Tips for confident commuting with kids

With kids of different ages, a mixture of kit can work well, such as this cargo bike, child seat and tag-along combo
Jennifer Purcell

Cycling to school is an excellent way for kids to get to know their local area, gain confidence and independence, and also get some of that all-important exercise.

Purcell has been commuting with her two children for several years and wouldn’t swap the bike for a car for anything.

“I’ve commuted with trailers, back seats, a ‘Follow me’, and with the children riding their own bikes,” she says. “My children recognise where they live. They know how to connect routes and find key spots in the village. They can say hi to people when they ride past, enjoy the fresh air and exercise and the are learning good road sense.”

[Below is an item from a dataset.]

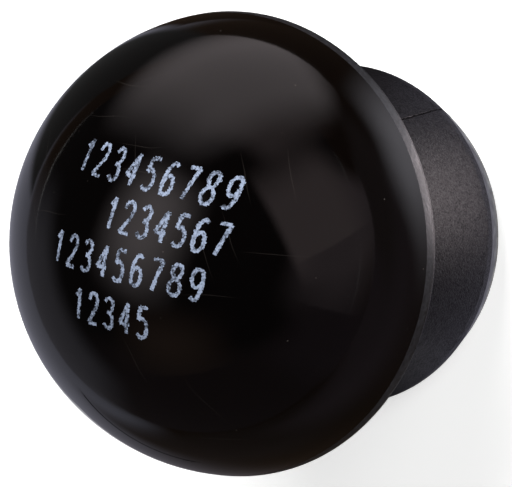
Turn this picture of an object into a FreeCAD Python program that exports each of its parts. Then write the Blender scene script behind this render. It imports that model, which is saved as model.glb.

Fresh air, exercise, and more time spent together… what’s not to like?
Jennifer Purcell

Purcell has some top tips for confident commuting with kids, including route choice: “I avoid the particularly tight or busy roads, and use cycle paths where I can,” she says.

“If you’re riding with the children, prepare as much as you can the night before and have a desired departure time, and a ‘last call’ departure time. Aim for the former, but don’t stress if you hit the latter.”

Feeling nervous?

If you feel nervous before you set off or on the way, try some of the following techniques.

  • Breathe deeply — focus on a long breath in, deep into your stomach, then a long exhalation. Do this for at least 10 breaths and you’ll feel much calmer.
  • Trust your equipment and planning — you know your bike is in good condition, you’ve planned your route and you know what you’re doing.
  • Take your time — Don’t rush the first few times. If you need to stop and regroup, do it. If you feel nervous about a junction, hop off and push the bike.

Commuting by bike becomes more familiar and natural the more you do it, and the more you do it, the more confident you’ll become!